The Prepurchase Exam
One week we had a prepurchase exam scheduled for a warmblood gelding who was being sold to a woman as a jumper for the meager sum of $150,000. We weren't told this exact amount, when horses cost THAT much people didn't generally share the specific numbers with us, we just were told the horse was a significant purchase. But I overheard a cell phone conversation with words to that effect, referring to a $50,000 check with "1 of 3" written in the memo line. When I whispered this amount to the vet I was working for he responded, "we better not miss ANYTHING on this exam...."
He was an 18 hand gelding at one of our bigger show barns. He was a warmblood with feet like sauce platters, jumping beautifully, quietly, and clearing 5'5" oxer fences with a foot and a half to spare. I'm not exaggerating. The seller, if he were to keep the horse, intended to take him as far as he could go, aiming for the World Cup. (An interesting side note: the seller used to be a very western roping cowboy who shod horses for a living, but married into significant money and currently dealt with expensive imported warmbloods rather than cattle horses). The seller had bought the horse and imported him from Canada. The gelding had a massive chest, and he moved very lightly on his feet especially considering his size. People watched the riding portion of the exam with awe, speaking in hushed tones of his athleticism.
Since it was a prepurchase exam, we went over the horse with a very fine tooth comb, scrutinizing, analyzing, and examining everything from small shin scars to slight distension of tendon sheaths, to detailed eye exams. Also a full lameness workup including x-rays of nearly every weight bearing joint in the horse's body including stifles, hocks, all four fetlocks, and front feet. When the selling price is that high, several hundred dollars in radiographs is no big deal. The buyer, a fairly wealthy woman whose dog incidentally just had $3000 surgery to replace his hip (people are so eager to share these numbers) was riding the horse on the sharp gravel driveway when we pulled up to start the exam (illustrating that money and sense don't always go together).
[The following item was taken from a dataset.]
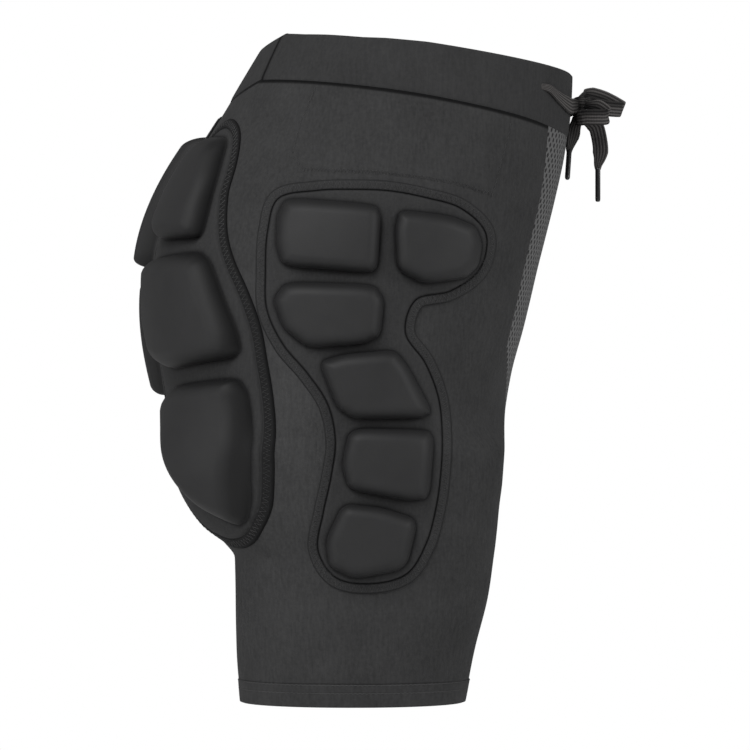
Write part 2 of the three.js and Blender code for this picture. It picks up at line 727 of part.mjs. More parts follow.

We went through all the particulars of the horse's history, 8 years old, well bred, etc., making very detailed notations on the form we always used. We did the assessment of skin, hooves, legs, eyes, ears, heart, lungs, lameness (none found), flexion tests, all the things the vet studies on a horse's prepurchase exam whether the horse sells for $150,000 or $1,500.
As we were doing the last set of x-rays we were all gowned up in the lead aprons, all the x-ray equipment out and set up, the horse sedated in the cross ties. Everyone was watching and discussing the beautiful animal he was. We heard the rustling of paper and I turned around to see Goaty, the barn's mascot pygmy goat, trotting away from us down the barn aisle, happily munching away on the exam form. Her rotund belly swinging side to side, pooping as she went, she squinted her obtuse eyes with happiness. I shouted, "Goaty!!" as I ran down the barn aisle after her with my lead apron weighting me down, and then the seller and I pounced on her, each of us grabbing her jaws and attempting to pry the form out of her mouth. She clamped her sharp little teeth firmly into the paper, tearing chunks out of it and gulping as fast as she could. We lost the right middle third of the paper - Goaty swallowed it. We didn't have a single prepurchase exam form from that stable that didn't bear Goaty's teeth marks. Just goes to show you a goat doesn't care how expensive the horse or his exam is.